I think they just might have something there - let's not forget that China's richest woman, Zhang Yin, of Nine Dragons Paper made about US$3.4bn by recycling scrap paper imported from the United States.
What are the implications?
Clearly this legislation, when passed into law, will change everything. To begin with, what we will see will be China ramping-up by issuing a series of State and Municipal Council Notices, such as the Plastic Bag Ban, covering bottles, bags, sewage department collection, home-sorting etc each covering some aspect of packaging. Opportunities exist for equipment manufacturers as firms re-tool to exclude PVC and PS from their production process.
• On the print side: China has more than 82,000 printing companies, of which 20,509 are specialist package printers. Of these, about 8,000 run gravure lines and most have more than one line. All of these use solvent-based inks, mostly toluene - because it is an easy way of laying colour down onto a substrate. With a few exceptions these machines are Taiwanese and not particularly tolerant of being reconfigured to run aqueous inks. So, at a rough guess there will be a demand for probably between 14,000-20,000 replacement gravure machines during the next five years.
• At the recovery end: All forms of plastic and paper reprocessing and recycling equipment will be in hot demand as every city in the country rolls out Recycling Industrial Zones specifically constructed for the purpose. - as will companies and individuals with more than five years experience in the field.

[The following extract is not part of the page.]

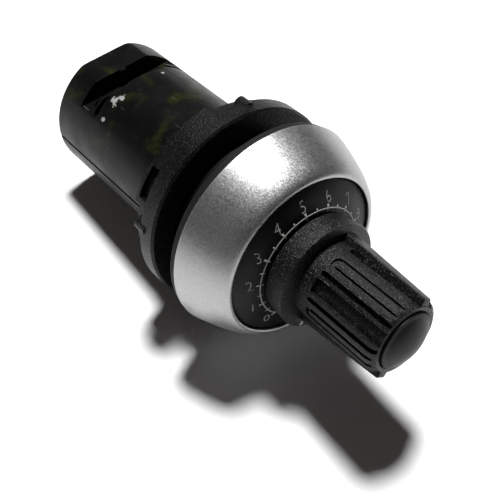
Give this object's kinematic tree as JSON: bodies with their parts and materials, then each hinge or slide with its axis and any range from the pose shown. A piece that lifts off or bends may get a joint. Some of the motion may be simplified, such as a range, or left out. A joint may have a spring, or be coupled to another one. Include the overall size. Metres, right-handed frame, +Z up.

• For the drinking classes: The Chinese drink their way through US$8bn of beer annually, more than any other country in the world. One brewery, Lanzhou, does have beer in PET, but to convert the entire country's capacity from glass to PET will not only involve massive investment but will also place a strain on the global PET market.
• For the gambling classes: Once the Recycling Industrial Zones are up and running, we have to contemplate the prospect of a recycled commodity market, where anyone in the world will be able to take a punt on commodity contracts on any kind of recovered materials, sell it long or short and gamble your wife's savings.